Return verbatim everything from the first line through the line that contains "from_axle() then moves.", and stop there.

» INFORMATION SHOWN
^^^^^^^^^^^^^^^^

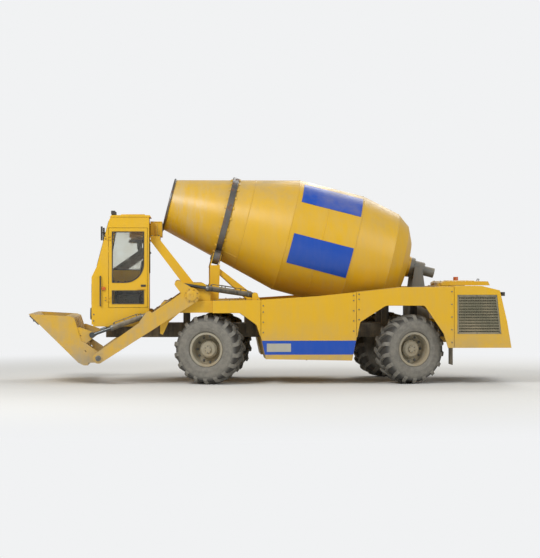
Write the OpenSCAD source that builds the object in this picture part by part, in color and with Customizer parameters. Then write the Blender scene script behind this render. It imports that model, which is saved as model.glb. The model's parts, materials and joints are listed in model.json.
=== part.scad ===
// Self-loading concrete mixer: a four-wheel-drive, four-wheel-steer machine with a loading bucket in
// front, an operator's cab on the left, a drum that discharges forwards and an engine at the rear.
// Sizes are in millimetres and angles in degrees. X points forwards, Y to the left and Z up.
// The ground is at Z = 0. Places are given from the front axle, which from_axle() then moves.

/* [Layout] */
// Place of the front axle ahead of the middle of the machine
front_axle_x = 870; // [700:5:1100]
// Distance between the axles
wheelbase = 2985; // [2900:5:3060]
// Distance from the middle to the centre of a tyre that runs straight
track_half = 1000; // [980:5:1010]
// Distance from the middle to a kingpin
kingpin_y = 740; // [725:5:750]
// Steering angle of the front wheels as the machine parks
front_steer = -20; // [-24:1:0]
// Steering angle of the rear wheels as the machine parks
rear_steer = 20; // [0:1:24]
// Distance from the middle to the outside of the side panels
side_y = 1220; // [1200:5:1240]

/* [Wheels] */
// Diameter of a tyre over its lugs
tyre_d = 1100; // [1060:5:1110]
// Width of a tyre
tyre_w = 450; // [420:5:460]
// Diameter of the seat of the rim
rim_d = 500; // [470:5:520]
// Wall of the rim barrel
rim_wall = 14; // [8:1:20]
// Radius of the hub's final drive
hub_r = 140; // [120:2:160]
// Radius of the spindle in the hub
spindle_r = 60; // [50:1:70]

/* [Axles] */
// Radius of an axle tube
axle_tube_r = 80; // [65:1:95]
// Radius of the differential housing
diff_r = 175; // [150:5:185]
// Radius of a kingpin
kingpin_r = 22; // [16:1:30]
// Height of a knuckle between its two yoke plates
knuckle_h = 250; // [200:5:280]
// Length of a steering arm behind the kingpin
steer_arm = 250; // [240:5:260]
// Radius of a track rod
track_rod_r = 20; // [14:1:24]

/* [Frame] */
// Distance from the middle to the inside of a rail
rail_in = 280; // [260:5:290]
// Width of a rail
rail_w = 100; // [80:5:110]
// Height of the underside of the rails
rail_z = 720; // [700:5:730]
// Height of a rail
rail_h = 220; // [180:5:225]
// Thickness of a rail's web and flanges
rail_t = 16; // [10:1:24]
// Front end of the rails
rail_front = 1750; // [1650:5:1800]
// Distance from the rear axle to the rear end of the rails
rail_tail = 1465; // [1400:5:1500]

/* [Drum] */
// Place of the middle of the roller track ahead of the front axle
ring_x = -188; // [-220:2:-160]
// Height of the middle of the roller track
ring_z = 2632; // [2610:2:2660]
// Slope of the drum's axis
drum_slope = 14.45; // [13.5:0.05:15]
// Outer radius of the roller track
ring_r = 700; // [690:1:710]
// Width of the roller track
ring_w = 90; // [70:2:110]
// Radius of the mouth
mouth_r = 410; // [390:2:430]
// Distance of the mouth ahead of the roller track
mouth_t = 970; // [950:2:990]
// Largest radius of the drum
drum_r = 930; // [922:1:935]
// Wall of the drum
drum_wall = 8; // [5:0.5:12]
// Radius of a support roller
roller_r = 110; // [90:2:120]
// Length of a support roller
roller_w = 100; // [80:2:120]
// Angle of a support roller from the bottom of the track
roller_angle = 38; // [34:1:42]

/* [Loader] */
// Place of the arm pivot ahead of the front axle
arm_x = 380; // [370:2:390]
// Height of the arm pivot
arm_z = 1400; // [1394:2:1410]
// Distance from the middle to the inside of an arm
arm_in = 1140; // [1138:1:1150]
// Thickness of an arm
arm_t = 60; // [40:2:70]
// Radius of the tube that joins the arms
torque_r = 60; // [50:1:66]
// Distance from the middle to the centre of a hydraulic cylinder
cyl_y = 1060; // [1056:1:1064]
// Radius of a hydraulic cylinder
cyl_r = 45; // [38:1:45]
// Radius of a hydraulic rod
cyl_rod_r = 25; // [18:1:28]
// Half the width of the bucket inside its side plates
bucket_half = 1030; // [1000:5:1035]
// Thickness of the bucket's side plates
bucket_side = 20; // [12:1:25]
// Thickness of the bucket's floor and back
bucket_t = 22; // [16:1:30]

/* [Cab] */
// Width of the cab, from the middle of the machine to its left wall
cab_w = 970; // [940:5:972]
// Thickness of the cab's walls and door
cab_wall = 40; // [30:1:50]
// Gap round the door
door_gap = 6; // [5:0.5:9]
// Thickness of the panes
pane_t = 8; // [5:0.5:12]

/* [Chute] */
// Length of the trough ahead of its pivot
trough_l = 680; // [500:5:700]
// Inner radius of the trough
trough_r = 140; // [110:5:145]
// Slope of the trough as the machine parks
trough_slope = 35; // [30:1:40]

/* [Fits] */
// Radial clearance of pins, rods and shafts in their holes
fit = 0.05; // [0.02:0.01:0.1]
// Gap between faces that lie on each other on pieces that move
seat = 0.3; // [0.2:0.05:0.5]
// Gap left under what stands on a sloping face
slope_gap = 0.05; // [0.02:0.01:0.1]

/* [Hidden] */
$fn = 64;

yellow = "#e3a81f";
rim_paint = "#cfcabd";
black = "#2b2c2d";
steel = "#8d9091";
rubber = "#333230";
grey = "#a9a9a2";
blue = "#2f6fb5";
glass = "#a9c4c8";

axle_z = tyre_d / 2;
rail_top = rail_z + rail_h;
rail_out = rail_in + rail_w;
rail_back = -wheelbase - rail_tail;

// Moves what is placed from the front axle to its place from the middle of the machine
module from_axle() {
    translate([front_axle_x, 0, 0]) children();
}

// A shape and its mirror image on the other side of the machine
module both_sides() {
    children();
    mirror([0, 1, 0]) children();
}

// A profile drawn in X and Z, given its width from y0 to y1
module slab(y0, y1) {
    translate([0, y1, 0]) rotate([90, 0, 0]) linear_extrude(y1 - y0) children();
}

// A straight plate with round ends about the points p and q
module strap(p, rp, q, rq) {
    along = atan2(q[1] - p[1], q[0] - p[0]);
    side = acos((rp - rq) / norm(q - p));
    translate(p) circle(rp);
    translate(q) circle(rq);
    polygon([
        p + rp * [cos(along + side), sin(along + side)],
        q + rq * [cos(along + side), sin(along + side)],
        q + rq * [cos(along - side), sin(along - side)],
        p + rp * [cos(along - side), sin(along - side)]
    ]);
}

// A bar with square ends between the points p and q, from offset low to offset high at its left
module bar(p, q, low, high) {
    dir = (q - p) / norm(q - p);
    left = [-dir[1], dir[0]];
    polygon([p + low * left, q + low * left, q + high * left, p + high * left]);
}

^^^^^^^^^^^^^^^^

» RESPONSE
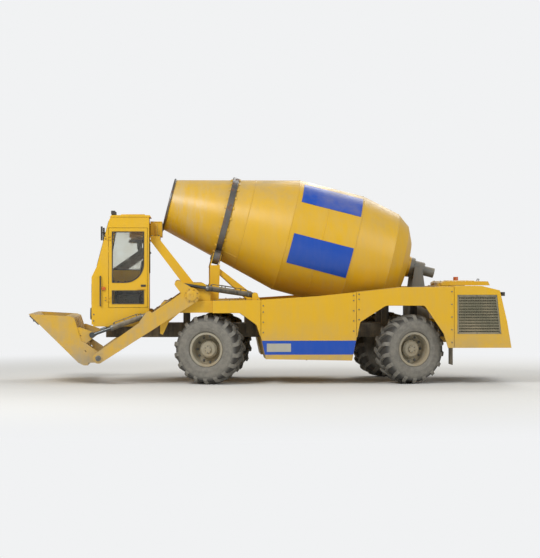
Write the OpenSCAD source that builds the object in this picture part by part, in color and with Customizer parameters. Then write the Blender scene script behind this render. It imports that model, which is saved as model.glb. The model's parts, materials and joints are listed in model.json.
=== part.scad ===
// Self-loading concrete mixer: a four-wheel-drive, four-wheel-steer machine with a loading bucket in
// front, an operator's cab on the left, a drum that discharges forwards and an engine at the rear.
// Sizes are in millimetres and angles in degrees. X points forwards, Y to the left and Z up.
// The ground is at Z = 0. Places are given from the front axle, which from_axle() then moves.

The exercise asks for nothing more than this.